The signals from Wall Street
—Last week was yet another good one—and ultimately a good month—for the U.S. stock markets. Wall Street is rising without its usual market pros, without the institutional players. The S&P 500 ended May up +6.2%, while the Nasdaq closed the month up +9.6%. For both indices, May was their best month since November 2023. If you’re wondering which stock markets are currently the most expensive in the world, there’s no need to search far: the U.S. and India stand out right away. Today, U.S. and Indian stocks are trading at a P/E ratio of 22 times their future earnings—the highest P/E among all major global stock markets. In Europe and Japan, stocks trade at P/E ratios of 14.3 and 13.7 times forward earnings, respectively. That comparison is enough to scare off professional fund managers. Institutional investors have been avoiding Wall Street for some time, unlike retail investors who boldly ignore the laws of financial gravity. Short positions on the S&P 500 have reached 2.3%, the highest in seven years. Hedge funds, by nature counter-cyclical, are shorting Nasdaq stocks at a rate of 41%—a four-year high.

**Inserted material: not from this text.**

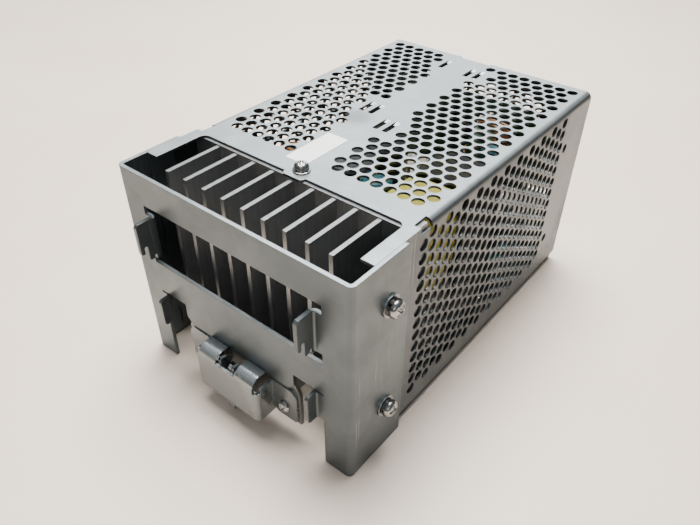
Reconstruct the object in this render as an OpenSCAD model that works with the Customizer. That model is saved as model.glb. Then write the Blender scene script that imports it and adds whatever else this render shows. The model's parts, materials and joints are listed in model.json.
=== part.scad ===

Fake it till you make it—but not for Builder.ai
—In California’s world-famous high-tech “valley,” Silicon Valley, there’s a saying: “fake it till you make it.” In other words, in the massive, risk-laden world of high-tech investing, everyone pretends everything is fine until the day they manage to create a true market-winning innovation. Builder.ai is a London-based startup, founded in 2016, promising to simplify app development using an AI-powered platform called Builder Studio. It raised big money—over $445 million from investors like Microsoft and SoftBank—reaching a valuation of $1.5 billion in 2023. But it was soon revealed that the platform relied on human developers, not AI, and in 2023, inflated revenues were exposed: from $180 million down to just $45 million in real sales, with the rest being “triangular” transactions with subsidiaries. A few days ago, the company declared bankruptcy, owing $85 million to Amazon and $30 million to Microsoft. Builder.ai’s founder, Dev Dugal, resigned amid a U.S. fraud investigation and money laundering allegations in India, leaving behind chaos and debt—both to employees and customers. Builder.ai ultimately stayed loyal only to the first part of the Silicon Valley motto: “fake it” till you make it.